By walking one makes the road,
and upon glancing behind
one sees the path. . ."

Antonio Machado

Who had the desire to try Latok first out of the team? Shipton's travels came pretty close, if I recall correctly, to the Latok group.

Michael Kennedy

Social climber
Carbondale, Colorado
Apr 29, 2009 - 01:10pm PT
I saw a Shipton photo of Latok I in the mid-70s, but George and Jeff were the ones who got the trip going. Not sure if you were in on the early stages or not, Jim. I was the last one invited on the trip, as I remember. A mere opportunist.

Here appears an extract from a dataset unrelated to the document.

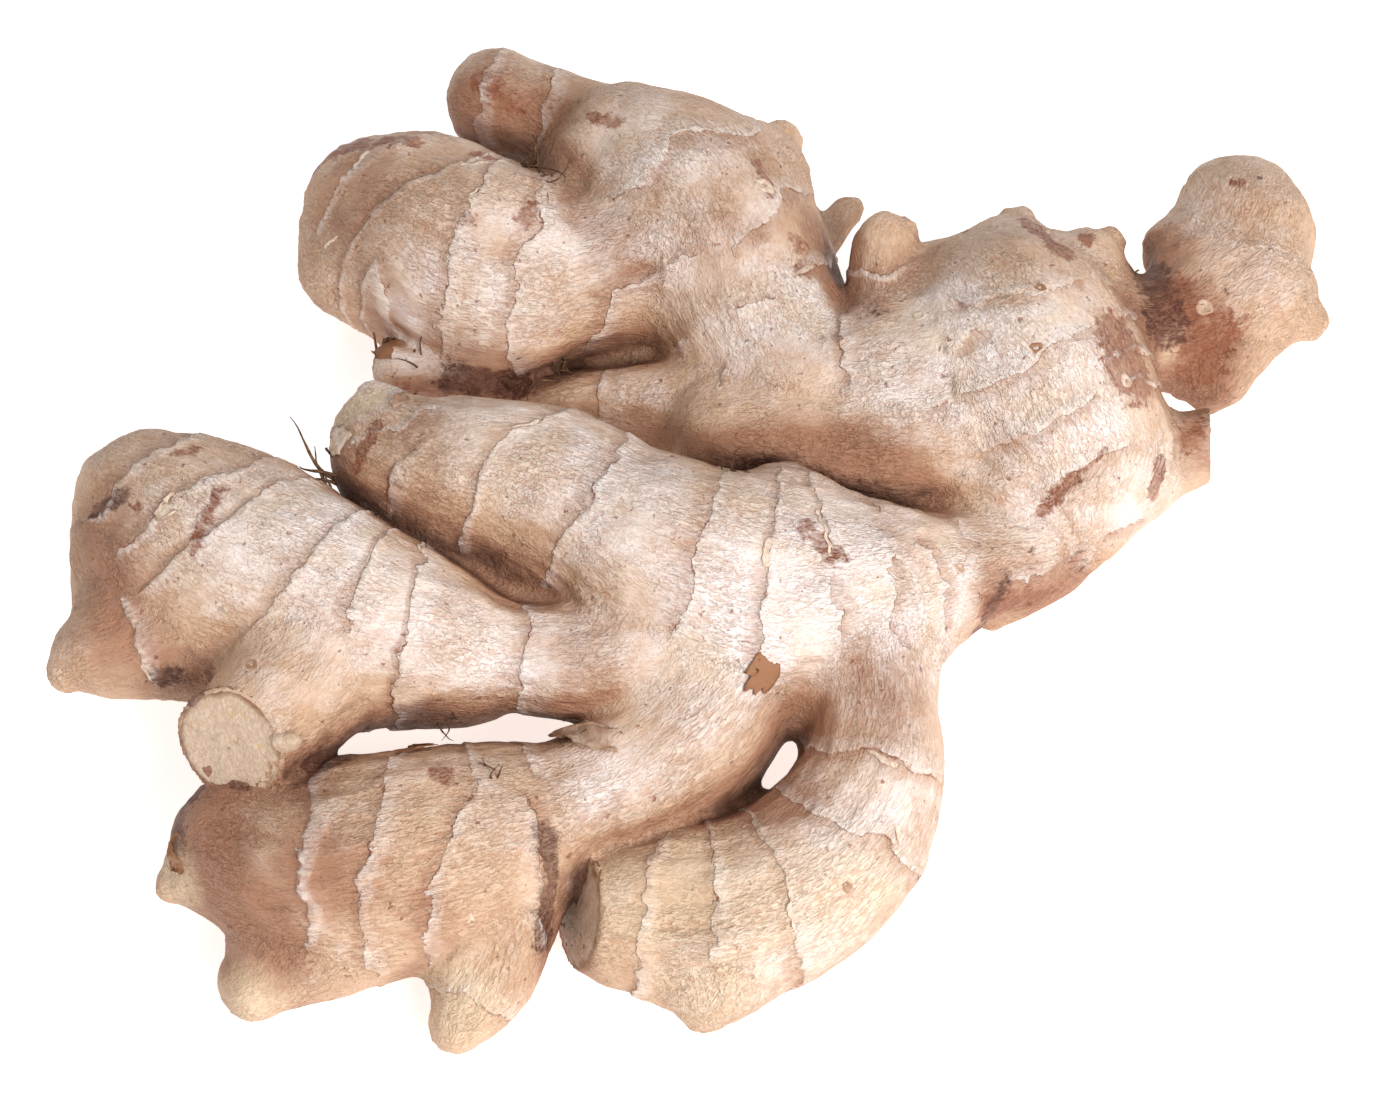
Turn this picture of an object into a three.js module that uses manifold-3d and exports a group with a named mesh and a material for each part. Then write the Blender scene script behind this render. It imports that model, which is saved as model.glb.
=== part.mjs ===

Here's what I wrote about this stellar lot:

As a naïve and relatively inexperienced 26-year-old, I was in awe of my companions. The Utah cousins George and Jeff Lowe were two of my climbing heroes. Deservedly celebrated as the best American alpine climbers of that era, they’d made significant first ascents all over the world, including such visionary climbs as the North Face of North Twin in the Canadian Rockies (George Lowe and Chris Jones, 1974) and Bridalveil Falls in Colorado (Jeff Lowe and Mike Weiss, 1974). At the time I didn’t know Jim Donini very well, but he, too, had a vast wealth of experience, including the first ascent of Torre Egger in Patagonia (with John Bragg and Jay Wilson, 1976). Humble and down-to-earth, yet fiercely committed to an adventurous climbing ethic, these three also brought with them those personal qualities so crucial to a happy expedition: persistence, a willingness to suffer and a sense of humor.